What then? Shall we sin because we are not under law but under grace? By no means!

Romans 6:15

Jesus preached a message of love and inclusion. That’s a popular half-truth (aka: lie) our culture tells us.

Yes, Jesus preached on the love God has for each and every person. He preached on salvation by faith, not by works. He preached on that salvation being available to all people, not just the religious. He preached against the hypocrisy of religious leaders. He dined with people society looked down upon. He healed the sick, regardless of the day of the week. But He didn’t stop there.

Jesus also preached repentance and righteousness. Salvation is available to all, but only through Him. His definition of adultery was so strict that it included even looking at a member of the opposite sex the wrong way. He really did say to love Him more than you love your family. He commanded evangelism. He said, “Be perfect, as your heavenly Father is perfect.”

I’ve been reading the gospel of John lately, and it struck me that time and time again as Jesus heals the sick, he tells them to go…and sin no more. He didn’t heal the paralyzed so they could keep sitting on a mat; he did it so they could live a different life by walking. In John 5, he even went so far as to say, “See, you are well again. Stop sinning or something worse may happen to you.” Wow. And in the popular story, when He saves a woman about to be stoned, He tells her that He doesn’t condemn her…but that’s not the end of the story. His last words were, “Go now and leave your life of sin.”

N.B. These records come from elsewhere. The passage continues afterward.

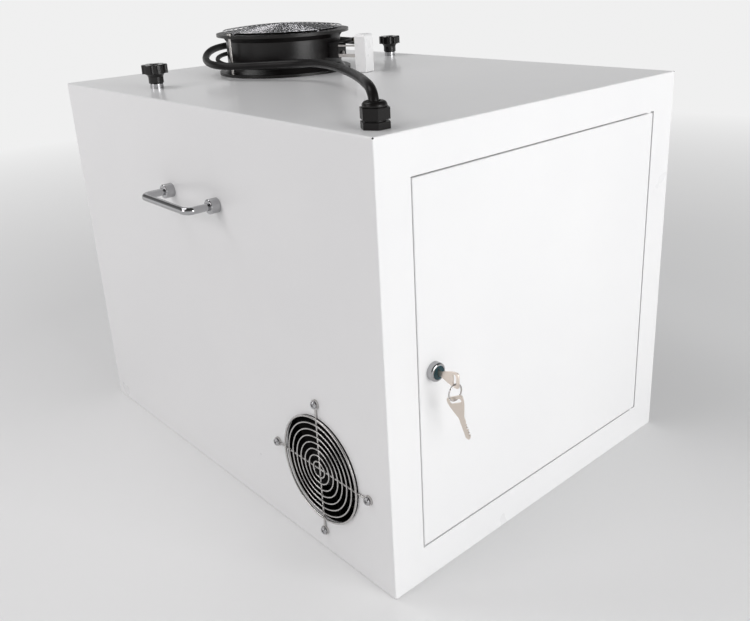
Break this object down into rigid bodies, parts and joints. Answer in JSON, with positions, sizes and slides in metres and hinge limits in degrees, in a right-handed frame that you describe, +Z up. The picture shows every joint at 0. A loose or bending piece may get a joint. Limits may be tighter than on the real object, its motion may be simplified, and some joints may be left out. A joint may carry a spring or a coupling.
{
  "type": "uv post-curing unit",
  "caption": "Sheet-metal bench cabinet with a keyed hinged door, side and top fans, a height-set lamp head on star knobs and a turntable in a bright chamber.",
  "frame": {"origin": "middle of the cabinet's flat underside, handles and fans left out", "axes": "+Z up, +Y to the back, so the door faces -Y and +X is to the right as seen from the door"},
  "size_m": [0.528, 0.6432, 0.5097],
  "materials": {
    "white_coat": "satin powder coat",
    "black_coat": "satin black",
    "black_plastic": "moulded",
    "white_plastic": "moulded",
    "grey_plastic": "moulded",
    "black_rubber": "smooth",
    "chrome": "polished",
    "bright_steel": "zinc plated",
    "liner_aluminium": "bright reflector sheet",
    "lamp_glass": "clear",
    "white_nickel": "nickel plated"
  },
  "bodies": {
    "cabinet": {"cabinet_wrap": "white_coat", "front_frame": "white_coat", "base_panel": "white_coat", "rear_panel": "white_coat", "rear_panel_screws": "bright_steel", "chamber_liner": "liner_aluminium", "liner_back": "liner_aluminium", "liner_rails": "bright_steel", "intake_grille": "liner_aluminium", "hinge_washers": "white_plastic", "hinge_pins": "bright_steel", "side_fan_guard": "chrome", "guard_screws": "chrome", "side_fan_frame": "black_plastic", "handle_left": "chrome", "handle_right": "chrome", "handle_ferrules": "chrome", "handle_screws": "bright_steel", "exhaust_fan_housing": "black_coat", "exhaust_fan_guard": "chrome", "exhaust_tie_bolts": "bright_steel", "capacitor_bracket": "bright_steel", "run_capacitor": "white_plastic", "terminal_screws": "bright_steel", "knob_collars": "chrome", "turntable_motor": "bright_steel", "gland_body": "black_plastic", "gland_nut": "black_plastic", "gland_locknut": "black_plastic", "fan_cable": "black_rubber", "fan_lead": "black_rubber", "lamp_ballast": "grey_plastic", "terminal_block": "grey_plastic", "mains_inlet": "black_plastic", "switch_housing": "black_plastic", "interlock_sensor": "white_plastic"},
    "door": {"door_skin": "white_coat", "door_back_panel": "liner_aluminium", "door_gasket": "black_rubber", "hinge_blocks": "bright_steel", "lock_body": "chrome", "lock_nut": "bright_steel", "interlock_magnet": "white_plastic"},
    "lock_plug": {"lock_plug": "bright_steel", "lock_cam": "bright_steel"},
    "key": {"key": "white_nickel"},
    "key_ring": {"key_ring": "white_nickel"},
    "spare_key": {"spare_key": "white_nickel"},
    "side_fan_rotor": {"side_fan_rotor": "black_plastic"},
    "exhaust_fan_rotor": {"exhaust_fan_rotor": "black_plastic"},
    "knob_left": {"star_knob_left": "black_plastic"},
    "knob_right": {"star_knob_right": "black_plastic"},
    "lamp_head": {"lamp_carrier": "bright_steel", "reflector_hood": "liner_aluminium", "uv_lamp": "lamp_glass", "lamp_holders": "white_plastic"},
    "turntable": {"turntable": "liner_aluminium", "turntable_shaft": "bright_steel"},
    "switch_rocker": {"switch_rocker": "black_plastic"}
  },
  "joints": [
    {"name": "door_hinge", "type": "hinge", "parent": "cabinet", "child": "door", "pos_m": [0.1785, -0.296, 0.225], "axis": [0, 0, 1], "range_deg": [0, 110]},
    {"name": "lock_turn", "type": "hinge", "parent": "door", "child": "lock_plug", "pos_m": [-0.1655, -0.3, 0.225], "axis": [0, 1, 0], "range_deg": [0, 90]},
    {"name": "key_pull", "type": "slide", "parent": "lock_plug", "child": "key", "axis": [0, -1, 0], "range_m": [0, 0.035]},
    {"name": "key_ring_swing", "type": "hinge", "parent": "key", "child": "key_ring", "pos_m": [-0.1655, -0.3265, 0.2215], "axis": [1, 0, 0], "range_deg": [-45, 25]},
    {"name": "spare_key_swing", "type": "hinge", "parent": "key_ring", "child": "spare_key", "pos_m": [-0.1655, -0.3265, 0.2045], "axis": [1, 0, 0], "range_deg": [-20, 15]},
    {"name": "side_fan_spin", "type": "hinge", "parent": "cabinet", "child": "side_fan_rotor", "pos_m": [-0.212, -0.194, 0.099], "axis": [1, 0, 0], "continuous": true},
    {"name": "exhaust_fan_spin", "type": "hinge", "parent": "cabinet", "child": "exhaust_fan_rotor", "pos_m": [0.0075, 0.14, 0.475], "axis": [0, 0, 1], "continuous": true},
    {"name": "knob_left_turn", "type": "hinge", "parent": "cabinet", "child": "knob_left", "pos_m": [-0.18, 0.14, 0.47], "axis": [0, 0, 1], "range_deg": [0, 4320]},
    {"name": "knob_right_turn", "type": "hinge", "parent": "cabinet", "child": "knob_right", "pos_m": [0.195, 0.14, 0.47], "axis": [0, 0, 1], "range_deg": [0, 4320]},
    {"name": "lamp_lift", "type": "slide", "parent": "cabinet", "child": "lamp_head", "axis": [0, 0, 1], "range_m": [-0.015, 0]},
    {"name": "turntable_spin", "type": "hinge", "parent": "cabinet", "child": "turntable", "pos_m": [0, -0.02, 0.054], "axis": [0, 0, 1], "continuous": true},
    {"name": "rocker_press", "type": "hinge", "parent": "cabinet", "child": "switch_rocker", "pos_m": [0.15, 0.299, 0.11], "axis": [1, 0, 0], "range_deg": [0, 16]}
  ],
  "couplings": [
    {"joint": "knob_left_turn", "follows": "lamp_lift", "rad_per_m": -5026.5},
    {"joint": "knob_right_turn", "follows": "lamp_lift", "rad_per_m": -5026.5}
  ]
}
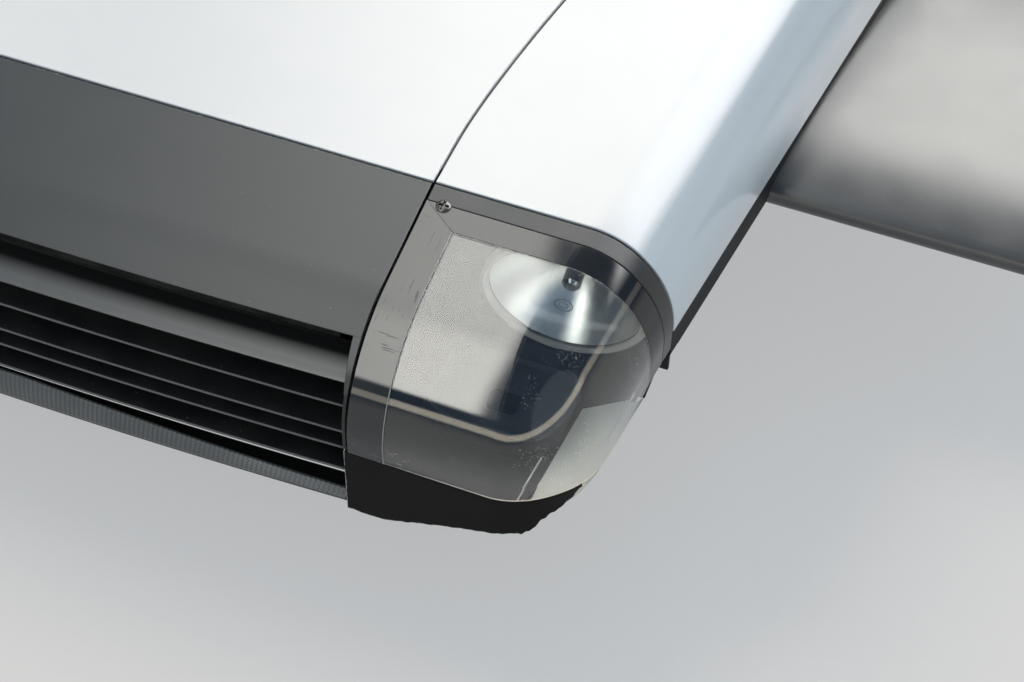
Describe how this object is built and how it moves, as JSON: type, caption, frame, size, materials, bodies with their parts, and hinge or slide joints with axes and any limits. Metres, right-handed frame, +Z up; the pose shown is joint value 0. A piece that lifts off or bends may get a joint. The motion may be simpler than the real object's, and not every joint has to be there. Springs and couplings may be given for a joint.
{
  "type": "streamliner car nose section",
  "caption": "Front body section of a three-wheeled streamliner car: bonnet, grille, lamps behind clear covers and aerofoil fairings over the suspension arms.",
  "frame": {"origin": "centre of the bolt pattern on the rear face of the bulkhead", "axes": "+X to the car's left, +Y to the rear, +Z up"},
  "size_m": [1.7882, 0.8535, 0.28],
  "materials": {
    "white_paint": "gloss white body paint on a moulded skin",
    "black_satin": "satin black paint on a moulded skin",
    "black_plastic": "satin moulded plastic",
    "clear_cover": "clear moulded cover, lightly scratched",
    "lamp_glass": "clear lamp glass",
    "lamp_chrome": "bright reflector coating",
    "ring_plastic": "pale translucent ring",
    "bulb": "bulb glass with a bright cap",
    "bay_grey": "pale grey moulding",
    "frame_steel": "black painted steel tube",
    "aluminium": "plain aluminium",
    "radiator": "blackened finned core"
  },
  "bodies": {
    "root": {"arm_fairing_left": "black_satin", "arm_fairing_right": "black_satin", "arm_spar_left": "frame_steel", "arm_spar_right": "frame_steel", "arm_tip_block_left": "aluminium", "arm_tip_block_right": "aluminium", "bonnet_panel": "white_paint", "chassis_rail_left": "frame_steel", "chassis_rail_right": "frame_steel", "chin_corner_left": "black_satin", "chin_corner_right": "black_satin", "cross_members": "frame_steel", "fender_panel_left": "white_paint", "fender_panel_right": "white_paint", "floor_pan": "black_plastic", "grille_bar": "black_plastic", "grille_end_plate_left": "black_plastic", "grille_end_plate_right": "black_plastic", "grille_lip": "black_plastic", "grille_slats": "black_plastic", "headlamp_bulb_left": "bulb", "headlamp_bulb_right": "bulb", "headlamp_lens_left": "lamp_glass", "headlamp_lens_right": "lamp_glass", "headlamp_reflector_left": "lamp_chrome", "headlamp_reflector_right": "lamp_chrome", "headlamp_ring_left": "ring_plastic", "headlamp_ring_right": "ring_plastic", "lamp_cover_left": "clear_cover", "lamp_cover_right": "clear_cover", "lamp_ledge_left": "bay_grey", "lamp_ledge_right": "bay_grey", "lamp_surround_left": "black_satin", "lamp_surround_right": "black_satin", "lamp_tray_left": "black_plastic", "lamp_tray_right": "black_plastic", "lamp_wall_left": "black_plastic", "lamp_wall_right": "black_plastic", "nose_panel": "black_satin", "radiator_core": "radiator", "rear_bulkhead": "aluminium", "seam_flange_left": "black_plastic", "seam_flange_right": "black_plastic", "sill_left": "black_satin", "sill_right": "black_satin"}
  },
  "joints": []
}
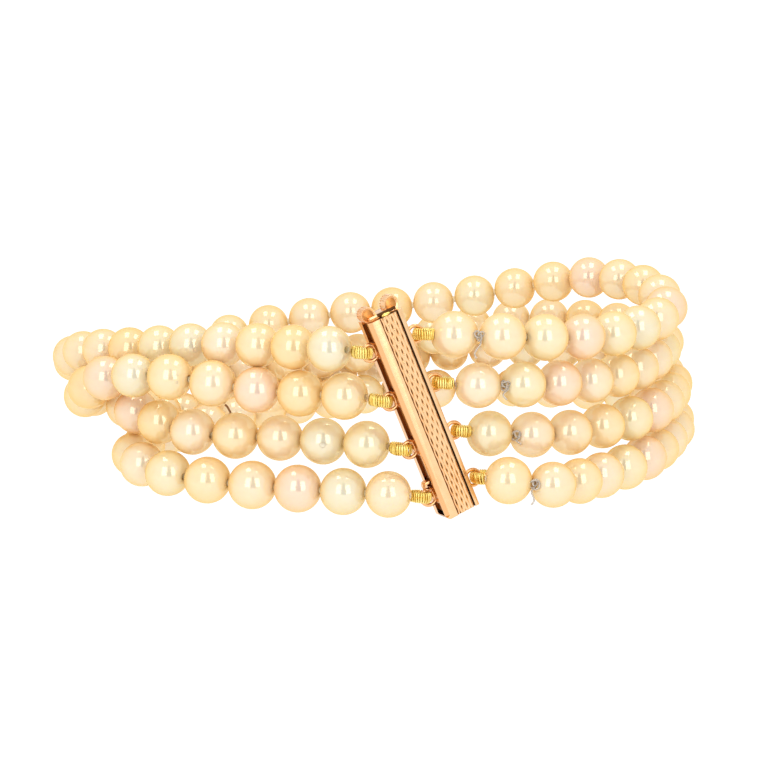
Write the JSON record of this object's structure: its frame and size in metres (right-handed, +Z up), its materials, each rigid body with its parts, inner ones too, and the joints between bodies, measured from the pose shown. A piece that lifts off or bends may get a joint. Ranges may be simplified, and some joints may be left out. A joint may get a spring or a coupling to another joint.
{
  "type": "pearl bracelet",
  "caption": "Bracelet of several strands of round cream pearls that meet at an engraved rose-gold tube clasp, fastened and standing on its edge.",
  "frame": {"origin": "middle of the fastened bracelet's box, on the surface that its lowest strand and the clasp's foot stand on", "axes": "+X to the right of the clasp's front along the loop's longer way, +Y from the clasp through the loop to its back, +Z up through the stacked strands"},
  "size_m": [0.079, 0.0648, 0.0247],
  "materials": {
    "pearl": "cream nacre with a high lustre",
    "clasp_gold": "polished rose gold, engraved on its front",
    "gimp_gold": "bright yellow gold, finely coiled"
  },
  "bodies": {
    "root": {"strand_1": "pearl", "strand_2": "pearl", "strand_3": "pearl", "strand_4": "pearl", "clasp_case": "clasp_gold", "clasp_slide": "clasp_gold", "gimp_left_1": "gimp_gold", "gimp_left_2": "gimp_gold", "gimp_left_3": "gimp_gold", "gimp_left_4": "gimp_gold", "gimp_right_1": "gimp_gold", "gimp_right_2": "gimp_gold", "gimp_right_3": "gimp_gold", "gimp_right_4": "gimp_gold"}
  },
  "joints": []
}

Jesus forgave my sins, not so that I can live like I want without fear of condemnation, but so that I can live a better, changed life – that the marked difference in me would point others to Him. He took me as I was, but he didn’t expect me to stay there.

I am called to a higher standard. I am called to grow in my knowledge of scripture so that I can live a life without sin. Not sin as I or my culture defines it, but sin as He defines it in His Word. Lost people around me will do lost things, but I’m not lost. I know Truth and I want to live according to it.

For me, today, that means giving up something that’s not quite sin and not quite not, in order that I can live above reproach. If my moral standard doesn’t continue to raise, then I’m not growing in my relationship with Him. So today I’m raising the bar a little higher.

But you are a chosen people, a royal priesthood, a holy nation, a people belonging to God, that you may declare the praises of him who called you out of darkness into his wonderful light. Once you were not a people, but now you are the people of God; once you had not received mercy, but now you have received mercy.

Dear friends, I urge you, as aliens and strangers in the world, to abstain from sinful desires, which war against your soul. Live such good lives among the pagans that, though they accuse you of doing wrong, they may see your good deeds and glorify God on the day he visits us.